Tried to sell treasure for $1.7 million in Southern California, authorities say: LOS ANGELES — A woman offering to sell a moon rock for $1...
LOS ANGELES — A woman offering to sell a moon rock for $1.7 million was detained in a NASA sting, authorities said Friday.
It is illegal to sell moon rocks, which are considered national treasures. The gray rocks, which were gifted to each U.S. state and 136 countries by then-President Richard Nixon, can sell for millions of dollars on the black market.

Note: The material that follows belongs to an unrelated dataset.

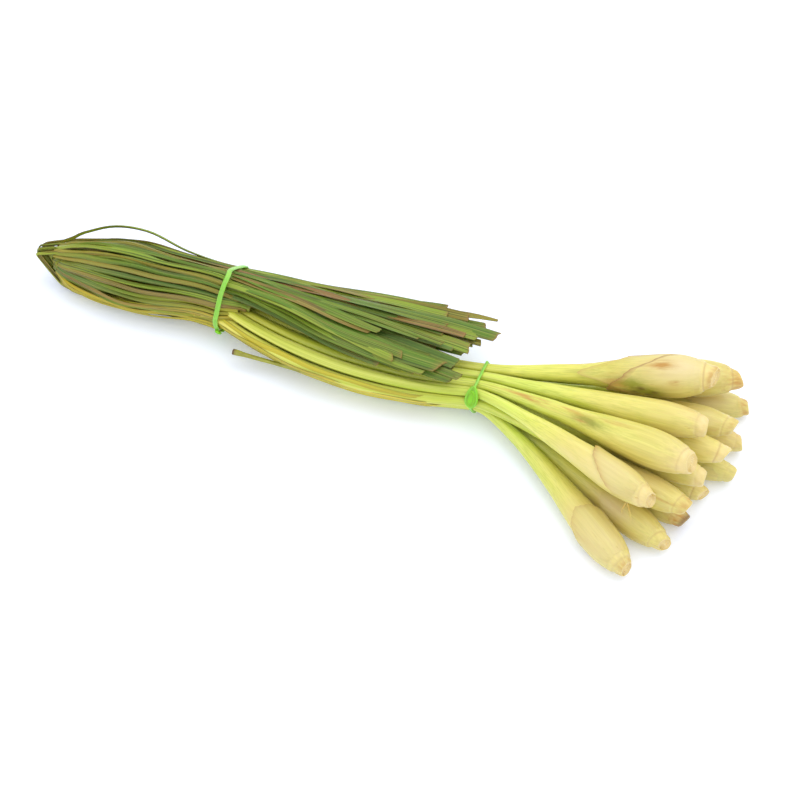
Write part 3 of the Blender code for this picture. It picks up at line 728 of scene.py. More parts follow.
def sheath_mesh(stalk, which, spec, material):
    """An outer sheath: it wraps the bulb and ends in a slanted, pointed edge."""
    tip, far, near, point, brown = spec
    theta = circle(2 * AROUND)
    ragged = wander(stalk.seed * 7 + which, 1.1)
    edge = near + (far - near) * ((1 + np.cos(theta - math.radians(tip))) / 2) ** point
    edge = edge + 0.9 * ragged(theta) + 0.35 * np.sin(23 * theta)
    start = SHEATH_START + SHEATH_NEXT * which
    # where the sheath is short it sinks into the skin
    there = np.clip((edge - start - SHEATH_NEXT) / SHEATH_TAPER, 0, 1)
    share = np.linspace(0, 1, 26)[:, None] ** 0.85
    s = start + (np.maximum(edge, start + 2) - start) * share
    theta = np.broadcast_to(theta, s.shape)
    free = np.clip(1 - (edge - s) / SHEATH_TAPER, 0, 1) ** 2
    wave = 0.35 * np.sin(3 * theta + which * 2.0)
    lift = (0.12 + 0.30 * which + SHEATH_THICK * np.clip((s - start) / 8, 0, 1)
            + free * SHEATH_LIFT * (1 + wave))
    lift = lift * there - 0.5 * (1 - there)
    outer = stalk.surface(s, theta, lift)
    inner = stalk.surface(s, theta, np.minimum(lift - 0.8 * SHEATH_THICK, lift * 0.9))
    rim = np.exp(-(edge - s) / 6.0) * brown * there
    flat = stalk.straight(s, theta, 90 * (which + 1))
    values = traits(s.shape, s, stalk.age, rim, 1.0)
    spots = marks(stalk.name, s, theta)
    sheet = Sheet()
    sheet.add(folded(outer, inner), *(folded(rows, rows) for rows in (flat, values, spots)))
    sheet.make(f"sheath_{stalk.name}_{which}", material, "stalk")


# ------------------------ leaves
def layer_out_z(layer, x):
    """Height of a layer on its way out, in the middle of the bundle."""
    row, level = divmod(layer, LAYERS_A_ROW)
    dip = lerp(x, ((-234, -196), (OUT_DIP, 0.0)))
    return SHEATH_Z + row * SHEATH_ROW + (level - 1) * LAYER_STEP - dip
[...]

NASA agents and Riverside County sheriff's deputies detained the woman, who has not been identified, after she met Thursday with an undercover NASA investigator at a restaurant in Lake Elsinore, about 70 miles southeast of Los Angeles, the sheriff's office said.
They swooped in after the two agreed on a price and she brought out the rock, authorities said.
NASA had been investigating the woman for several months before the meeting. The space agency planned to conduct tests to determine whether the rock came from the moon as the woman claimed.
"We don't know if it's lunar material," said Gail Robinson, deputy inspector general at NASA.
The woman has not been arrested or charged. It was unknown how she obtained the rock or came to the attention of NASA.
About 2,200 samples of lunar rocks, core samples, pebbles, sand and dust — weighing about 840 pounds — were brought to Earth by NASA's Apollo lunar landing missions from 1969 to 1972. A recent count showed 10 states and more than 90 countries could not account for their shares of the gray rocks.
NASA houses 70 percent of its lunar rock and soil samples at a special lab at Johnson Space Center, and another 14 percent are in New Mexico. The rest are either on loan for study or display — or are unaccounted for.
In 2009, the Rijksmuseum in the Netherlands confirmed that one of its rocks was a fake and not an artifact collected by the Apollo 11 crew.
A rock presented to Honduras was recovered in a 1998 NASA sting after a Miami collector offered $5 million for it.